_What you need to do_
Repeat only the lines from the one containing "fillet(half_moon.vertices(), stone_corner)" through the one containing "for node in", exactly as written, both ends included.

_Supplied information_
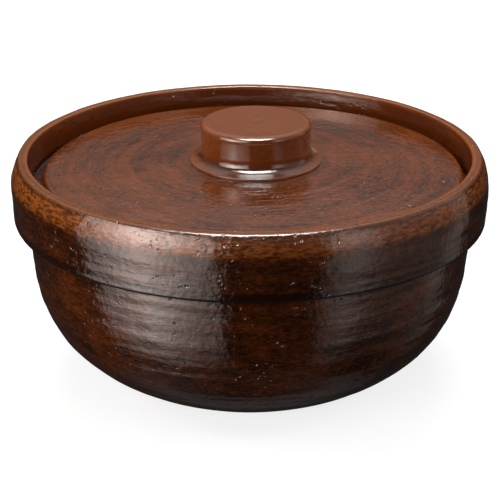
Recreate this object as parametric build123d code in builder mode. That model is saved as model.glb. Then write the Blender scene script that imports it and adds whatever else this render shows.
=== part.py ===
"""Wide glazed stoneware crock for fermenting vegetables, with a drop-in lid and two weight stones.

Every piece is round about the crock's upright axis, so each one is a profile drawn in radius and
height and turned about Z, apart from the two half-moon stones. The origin is the centre of the
foot, on the surface that the crock stands on. All sizes are in millimetres.
"""

import os
from math import cos, radians, sin, sqrt

from build123d import *

# Overall sizes
collar_diameter = 270.0
crock_height = 127.0
foot_diameter = 155.0

# Collar: the thick band around the mouth that steps out over the body
collar_height = 36.3
collar_wall = 10.5
collar_step = 9.3
collar_taper = 0.5
collar_corner = 2.5
shoulder_height = 17.5
shoulder_inset = 5.0
rim_rounding = 1.2

# Gallery: the ledge inside the collar that the lid drops onto
gallery_depth = 19.0
ledge_width = 12.5
gallery_fillet = 2.5
ledge_rounding = 1.5

# Body: the bowl below the collar
body_wall = 8.5
belly_lean = 1.8
belly_drop = 36.0
belly_reach = 53.0
base_slope = 27.0
floor_thickness = 9.5
floor_fillet = 25.0

# Foot: the bare ring that the crock stands on
foot_ring_width = 15.0
foot_recess = 2.5
foot_rounding = 1.2

# Lid disc
lid_gap = 5.5
lid_shift = 1.8
lid_edge_thickness = 9.0
lid_dome_rise = 4.0
lid_edge_rounding = 3.0

# Knob, thrown apart from the disc and stuck to it
knob_height = 22.8
knob_foot_diameter = 74.4
knob_foot_edge = 1.2
knob_cove_reach = 4.0
knob_cove_rise = 6.6
knob_waist_diameter = 61.8
knob_waist_height = 10.0
knob_top_diameter = 64.0
knob_top_rounding = 2.6
knob_shift = 1.5
knob_seat_margin = 0.8
dimple_diameter = 7.0
dimple_depth = 0.8

# Weight stones: two half-moons that keep the food under its brine
stone_side_clearance = 16.0
stone_seat_clearance = 0.4
stone_thickness = 16.0
stone_split = 3.0
stone_corner = 5.0
stone_rounding = 3.0
finger_hole_diameter = 30.0

# Places worked out from the sizes
collar_radius = collar_diameter / 2
mouth_radius = collar_radius - collar_wall
rim_outer_radius = collar_radius - shoulder_inset
foot_radius = foot_diameter / 2
body_top = crock_height - collar_height
body_top_radius = collar_radius - collar_step
ledge_height = crock_height - gallery_depth
ledge_radius = mouth_radius - ledge_width
slope = radians(base_slope)
inward_normal = Vector(-sin(slope), cos(slope)) * body_wall

lid_radius = mouth_radius - lid_gap
lid_edge_top = ledge_height + lid_edge_thickness
knob_seat = lid_edge_top + lid_dome_rise
knob_foot_radius = knob_foot_diameter / 2
knob_seat_radius = knob_foot_radius + knob_shift + knob_seat_margin
knob_waist_radius = knob_waist_diameter / 2
knob_top_radius = knob_top_diameter / 2
knob_axis = lid_shift + knob_shift

stone_radius = ledge_radius - stone_side_clearance
finger_hole_radius = finger_hole_diameter / 2

# How finely the bowl's curve is followed to find where a stone comes to rest
curve_steps = 400


def rest_height(curve, edge_radius, rounding, clearance):
    """Lowest height of a round slab whose rounded lower edge stays clear of a bowl's curve."""
    centre = edge_radius - rounding
    reach = rounding + clearance
    points = [curve @ (step / curve_steps) for step in range(curve_steps + 1)]
    near = [point for point in points if abs(point.X - centre) < reach]
    return max(point.Y - rounding + sqrt(reach**2 - (point.X - centre) ** 2) for point in near)


def corners_at(shape, *places):
    """The corners of a drawn face that stand at the given points."""
    return [shape.vertices().sort_by_distance(place)[0] for place in places]


# Crock bowl: foot, body, collar, rim and gallery in one thrown piece
belly_start = Vector(body_top_radius, body_top)
belly_upper = belly_start + Vector(-belly_lean, -belly_drop)
belly_end = Vector(foot_radius, 0)
belly_lower = belly_end + Vector(cos(slope), sin(slope)) * belly_reach
floor_edge = Vector(foot_radius + inward_normal.X, floor_thickness)
recess_radius = foot_radius - foot_ring_width
collar_foot_radius = collar_radius - collar_taper

with BuildPart() as crock_bowl:
    with BuildSketch(Plane.XZ) as wall:
        with BuildLine():
            Polyline((0, foot_recess), (recess_radius, foot_recess), (recess_radius, 0), belly_end)
            Bezier(belly_end, belly_lower, belly_upper, belly_start)
            collar_side = Polyline(
                belly_start,
                (collar_foot_radius, body_top),
                (collar_radius, crock_height - shoulder_height),
            )
            shoulder = TangentArc(
                collar_side @ 1,
                (rim_outer_radius, crock_height),
                tangent=(0, 1),
            )
            Polyline(
                shoulder @ 1,
                (mouth_radius, crock_height),
                (mouth_radius, ledge_height),
                (ledge_radius, ledge_height),
            )
            cavity = Bezier(
                (ledge_radius, ledge_height),
                belly_upper - Vector(body_wall, 0),
                belly_lower + inward_normal,
                floor_edge,
            )
            Polyline(cavity @ 1, (0, floor_thickness), (0, foot_recess))
        make_face()
        fillet(corners_at(wall, floor_edge), floor_fillet)
        fillet(corners_at(wall, (mouth_radius, ledge_height)), gallery_fillet)
        fillet(corners_at(wall, (ledge_radius, ledge_height)), ledge_rounding)
        fillet(corners_at(wall, (collar_foot_radius, body_top)), collar_corner)
        fillet(
            corners_at(wall, (mouth_radius, crock_height), (rim_outer_radius, crock_height)),
            rim_rounding,
        )
        fillet(corners_at(wall, belly_end, (recess_radius, 0)), foot_rounding)
    revolve(axis=Axis.Z)
crock_bowl.part.label = "crock_bowl"

# Lid disc: flat below, gently domed above up to the knob's seat
lid_plane = Plane(origin=(lid_shift, 0, 0), x_dir=(1, 0, 0), z_dir=(0, -1, 0))
lid_axis = Axis((lid_shift, 0, 0), (0, 0, 1))

with BuildPart() as lid_disc:
    with BuildSketch(lid_plane) as disc:
        with BuildLine():
            dome = TangentArc(
                (knob_seat_radius, knob_seat),
                (lid_radius, lid_edge_top),
                tangent=(1, 0),
            )
            Polyline(
                dome @ 1,
                (lid_radius, ledge_height),
                (0, ledge_height),
                (0, knob_seat),
                dome @ 0,
            )
        make_face()
        fillet(
            corners_at(disc, (lid_radius, lid_edge_top), (lid_radius, ledge_height)),
            lid_edge_rounding,
        )
    revolve(axis=lid_axis)
lid_disc.part.label = "lid_disc"

# Knob: a waisted grip with a dimpled flat top and a foot that coves out onto the disc
knob_plane = Plane(origin=(knob_axis, 0, knob_seat), x_dir=(1, 0, 0), z_dir=(0, -1, 0))
knob_turning_axis = Axis((knob_axis, 0, 0), (0, 0, 1))

with BuildPart() as lid_knob:
    with BuildSketch(knob_plane) as grip:
        with BuildLine():
            cove = Bezier(
                (knob_foot_radius, knob_foot_edge),
                (knob_foot_radius - knob_cove_reach, knob_foot_edge),
                (knob_waist_radius, knob_waist_height - knob_cove_rise),
                (knob_waist_radius, knob_waist_height),
            )
            side = TangentArc(
                cove @ 1,
                (knob_top_radius, knob_height),
                tangent=(0, 1),
            )
            dimple = TangentArc(
                (0, knob_height - dimple_depth),
                (dimple_diameter / 2, knob_height),
                tangent=(1, 0),
            )
            Polyline(side @ 1, dimple @ 1)
            Polyline(dimple @ 0, (0, 0), (knob_foot_radius, 0), cove @ 0)
        make_face()
        fillet(corners_at(grip, (knob_top_radius, knob_height)), knob_top_rounding)
    revolve(axis=knob_turning_axis)
lid_knob.part.label = "lid_knob"

# Weight stones: each rests where the narrowing bowl stops it, with its finger notch at the split
stone_base = rest_height(cavity, stone_radius, stone_rounding, stone_seat_clearance)

with BuildPart() as weight_stone_left:
    with BuildSketch(Plane.XY.offset(stone_base)) as half_moon:
        Circle(stone_radius)
        Circle(finger_hole_radius, mode=Mode.SUBTRACT)
        with Locations((-stone_split / 2, 0)):
            Rectangle(
                stone_radius + stone_split,
                2 * stone_radius,
                align=(Align.MIN, Align.CENTER),
                mode=Mode.SUBTRACT,
            )
        fillet(half_moon.vertices(), stone_corner)
    extrude(amount=stone_thickness)
    fillet(
        weight_stone_left.faces().filter_by(Axis.Z).edges(),
        stone_rounding,
    )
weight_stone_left.part.label = "weight_stone_left"

with BuildPart() as weight_stone_right:
    mirror(weight_stone_left.part, about=Plane.YZ)
weight_stone_right.part.label = "weight_stone_right"

os.makedirs("parts", exist_ok=True)
for piece in (crock_bowl, lid_disc, lid_knob, weight_stone_left, weight_stone_right):
    export_step(piece.part, f"parts/{piece.part.label}.step")
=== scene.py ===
"""Look of a wide amber-glazed stoneware fermenting crock, laid out as an add-on and run as a script."""

import math

import bpy
import numpy as np
from bpy.props import FloatProperty, FloatVectorProperty, IntProperty, PointerProperty
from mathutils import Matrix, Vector, noise


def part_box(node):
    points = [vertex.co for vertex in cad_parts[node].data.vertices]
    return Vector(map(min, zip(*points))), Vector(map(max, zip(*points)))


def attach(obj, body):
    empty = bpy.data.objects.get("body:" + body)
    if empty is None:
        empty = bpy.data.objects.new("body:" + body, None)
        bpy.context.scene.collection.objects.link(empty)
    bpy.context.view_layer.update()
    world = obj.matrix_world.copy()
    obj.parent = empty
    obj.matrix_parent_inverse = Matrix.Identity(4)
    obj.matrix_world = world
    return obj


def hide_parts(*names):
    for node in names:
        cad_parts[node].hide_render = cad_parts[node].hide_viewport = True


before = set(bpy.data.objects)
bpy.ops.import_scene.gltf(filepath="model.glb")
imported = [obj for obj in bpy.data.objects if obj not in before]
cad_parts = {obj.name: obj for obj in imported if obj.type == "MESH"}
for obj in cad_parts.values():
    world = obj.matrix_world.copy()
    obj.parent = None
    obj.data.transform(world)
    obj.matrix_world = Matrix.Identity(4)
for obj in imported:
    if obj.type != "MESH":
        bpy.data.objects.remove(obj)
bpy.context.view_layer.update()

bl_info = {
    "name": "Fermenting Crock",
    "version": (1, 0, 0),
    "blender": (4, 5, 0),
    "location": "View3D > Sidebar > Crock",
    "description": "Thrown and glazed meshes, finishes and a studio for a fermenting crock",
    "category": "Object",
}

MM = 0.001
SCREEN_DISTANCE = 1.0
SCREEN_STEPS = 60
GLAZE_IOR = 1.5
SKY_STOPS = (
    (0.0, 0.02),
    (0.04, 0.12),
    (0.12, 0.02),
    (0.52, 0.02),
    (0.59, 0.12),
    (0.69, 0.21),
    (0.75, 0.42),
    (0.85, 0.70),
    (0.93, 1.20),
)
CROCK_LOW, CROCK_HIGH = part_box("crock_bowl")
DISC_LOW, DISC_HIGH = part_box("lid_disc")
KNOB_LOW, KNOB_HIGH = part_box("lid_knob")
STONE_LOW, STONE_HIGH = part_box("weight_stone_left")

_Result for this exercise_
        fillet(half_moon.vertices(), stone_corner)
    extrude(amount=stone_thickness)
    fillet(
        weight_stone_left.faces().filter_by(Axis.Z).edges(),
        stone_rounding,
    )
weight_stone_left.part.label = "weight_stone_left"

with BuildPart() as weight_stone_right:
    mirror(weight_stone_left.part, about=Plane.YZ)
weight_stone_right.part.label = "weight_stone_right"

os.makedirs("parts", exist_ok=True)
for piece in (crock_bowl, lid_disc, lid_knob, weight_stone_left, weight_stone_right):
    export_step(piece.part, f"parts/{piece.part.label}.step")
=== scene.py ===
"""Look of a wide amber-glazed stoneware fermenting crock, laid out as an add-on and run as a script."""

import math

import bpy
import numpy as np
from bpy.props import FloatProperty, FloatVectorProperty, IntProperty, PointerProperty
from mathutils import Matrix, Vector, noise


def part_box(node):
    points = [vertex.co for vertex in cad_parts[node].data.vertices]
    return Vector(map(min, zip(*points))), Vector(map(max, zip(*points)))


def attach(obj, body):
    empty = bpy.data.objects.get("body:" + body)
    if empty is None:
        empty = bpy.data.objects.new("body:" + body, None)
        bpy.context.scene.collection.objects.link(empty)
    bpy.context.view_layer.update()
    world = obj.matrix_world.copy()
    obj.parent = empty
    obj.matrix_parent_inverse = Matrix.Identity(4)
    obj.matrix_world = world
    return obj


def hide_parts(*names):
    for node in names:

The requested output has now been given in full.